Copied from #3992, from Eric:

This may be worth a look: https://impossibl.github.io/pgjdbc-ng/

The guy behind this is Kevin Wooten, whom I've seen on the PostgreSQL mailing list for a long time. I recall he announced this a few years ago, and I had since forgotten about it. I didn't realize it supported Unix Domain Sockets until I googled around for alternative JDBC drivers tonight.

I would expect UDS would have less overhead than TCP, so it may be worth a try. I tried briefly getting it going tonight, but I didn't get the dependencies figured out and at this point, I'm too tired. It may need some config in pg_hba.conf. Mine is wide open for peer connections, but that's probably not right. Of course, directory.xml would at minimum need changes to the JDBC url and driver_class settings. Looks like there's a Netty dependency as well.

Hynek or Constantin, could one of you give it a shot? I'm curious to know if the UDS implementation gives us any advantage. Since all the small queries in the converted code make FWD so chatty with the database, any improvement in throughput with the database should be noticeable.

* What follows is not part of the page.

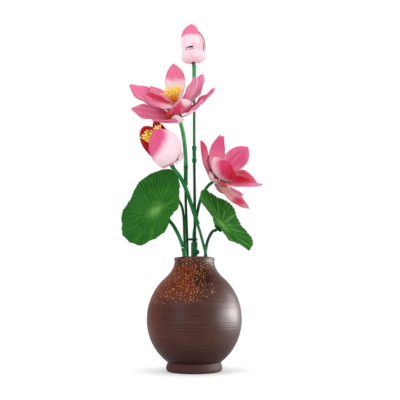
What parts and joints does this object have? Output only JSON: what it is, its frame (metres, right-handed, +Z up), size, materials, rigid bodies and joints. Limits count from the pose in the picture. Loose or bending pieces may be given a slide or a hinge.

#2 Updated by Greg Shah about 5 years ago

Hynek's results, copied from #3992:

Hynek Cihlar wrote:

Eric Faulhaber wrote:

Hynek or Constantin, could one of you give it a shot? I'm curious to know if the UDS implementation gives us any advantage. Since all the small queries in the converted code make FWD so chatty with the database, any improvement in throughput with the database should be noticeable.

I can look at it.

I integrated the driver in the project, I can run the app, but shortly after login, I get the following error when executing the query DECLARE cursor1c BINARY SCROLL CURSOR FOR select nextval('p2j_id_generator_sequence') from generate_series($1, $2).

code = "42725" 
column = null
constraint = null
datatype = null
detail = null
file = "parse_func.c" 
hint = "Could not choose a best candidate function. You might need to add explicit type casts." 
line = "506" 
message = "function generate_series(unknown, unknown) is not unique" 
position = "92" 
routine = "ParseFuncOrColumn" 
schema = null
severity = "ERROR" 
table = null
where = null

The corresponding source (in com.impossibl.postgres.jdbc.PGPreparedStatement.describeIfNeeded):

    StatementDescription cachedDescription = connection.getCachedStatementDescription(sqlText, () -> {

      PrepareResult result = connection.execute(timeout -> {
        PrepareResult handler = new PrepareResult();
        connection.getRequestExecutor().prepare(null, sqlText, EMPTY_TYPES, handler);
        handler.await(timeout, MILLISECONDS);
        return handler;
      });

      return new StatementDescription(result.getDescribedParameterTypes(connection), result.getDescribedResultFields());
    });

Impossibl doesn't pass the query parameter types when doing prepare of the query, which causes the ambiguity error. I think this is a show stopper for us.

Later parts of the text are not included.